Coming right after 2008’s Parallel Play LP, Hit & Run felt a little more like a throwback to their mid-’90s era, with all four members contributing great songs that had an almost ‘70s vibe, including Chris Murphy’s “Take It Upon Yourself” and “Dear Diary,” Andrew Scott’s nervy “Where Are You Now?,” Patrick Pentland’s rocker “Is It Now?” and Jay Ferguson’s light and lovely “Midnight Mass.” Originally a five-track EP, the vinyl reissue adds a sixth song, Andrew Scott’s “Get Out of Bed.” It’s pressed at 45 RPM and the first 300 copies come on “centre-of-the-road-dividing-line” yellow wax.
Sloan are touring Canada starting next week, and are gearing up to give 1998’s Navy Blues the 20th anniversary box set / tour treatment in 2019.
I don’t know what day/year you are reading this -- GREETINGS FROM 2018! -- but this edition of Indie Basement is going up on Friday, November 23 aka the day after Thanksgiving aka Black Friday. I try my best to make this Buy Nothing Day but it is also Record Store Day Black Friday, which means there are a few cool records coming out and my love of The Muppets and Paul Williams means I will probably schlep down to Rough Trade and pick up the Emmet Otter’s Jug Band Christmas soundtrack.
But I’m also interested in David Axelrod’s 1970 album Earth Rot, which is getting reissued along with Pride, an album from the same year he made with his son. I picked up the reissue of Axelrod’s Songs of Innocence at Record Store Day proper back in April and, as a fan of groovy bass lines, flute solos, highly sampleable breaks, exotica, “bah bah bah” type singing, Jesus Christ Superstar, Hair, jazz-funk, and general “what the fuck is this” records, Song of Innocence was right up my alley.
If you’re unfamiliar, Axelrod got his start as a producer, arranger and songwriter, helping craft a lush, orchestral sound that garnered hits for Lou Rawls, Cannonball Adderley and others. Meanwhile, he was making really out-there albums on his own. 1968's Songs of Innocence and 1969’s Songs of Experience -- made nearly 50 years before Bono did a similar thing -- were based on the William Blake’s works. But Earth Rot is even crazier, an opus of, as he put it, "contemporary music with ancient yet timely words set to the theme of ecology." Lyrics were adapted from The Bible's The Book of Isaiah as well as Navajo spirit legends, and the record came out on April 22, 1970 -- the first-ever Earth Day. With a nine-piece chorus sing-chanting things like “You are destroying your own land” the record is about as subtle as the last third of Beneath the Planet of the Apes, but musically this is one super groovy record featuring a load of famous session men, including drummer Earl Palmer and Wrecking Crew member Don Randi. You’ll go from saying “whoa this is awesome” to “what the hell am I listening to?” a few times over the record’s short 28 running time, but you probably haven’t heard anything quite like it.
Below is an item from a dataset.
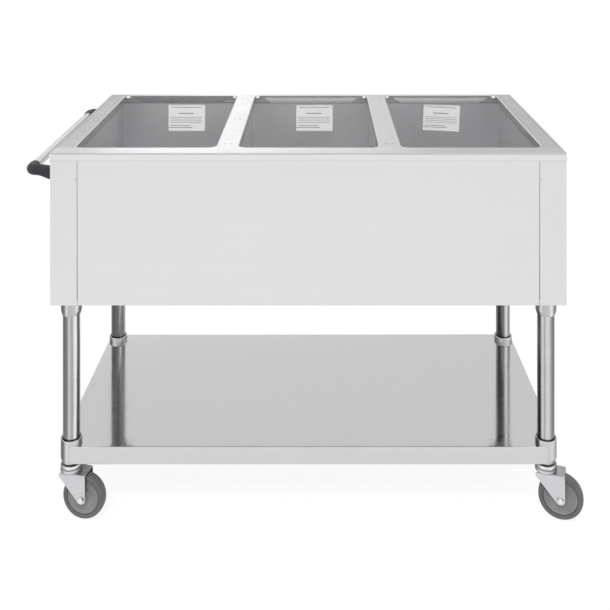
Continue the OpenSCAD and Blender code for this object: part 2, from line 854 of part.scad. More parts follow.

What makes this reissue even more interesting than just being able to afford a copy, is it comes with a second disc of never-before-released instrumentals which should certainly interest hip hop producers, The Avalanches, and other fans of sampling. It’s also been “lacquered directly from Axelrod’s original master tapes at Capitol Records” and comes with a 28-page booklet.
I bet Jacco Gardner likes the album.
PS you should definitely check out Axelrod's Songs of Innocence and Songs of Experience, as well as the albums he made with actor and The Man From U.N.C.L.E. co-star David McCallum.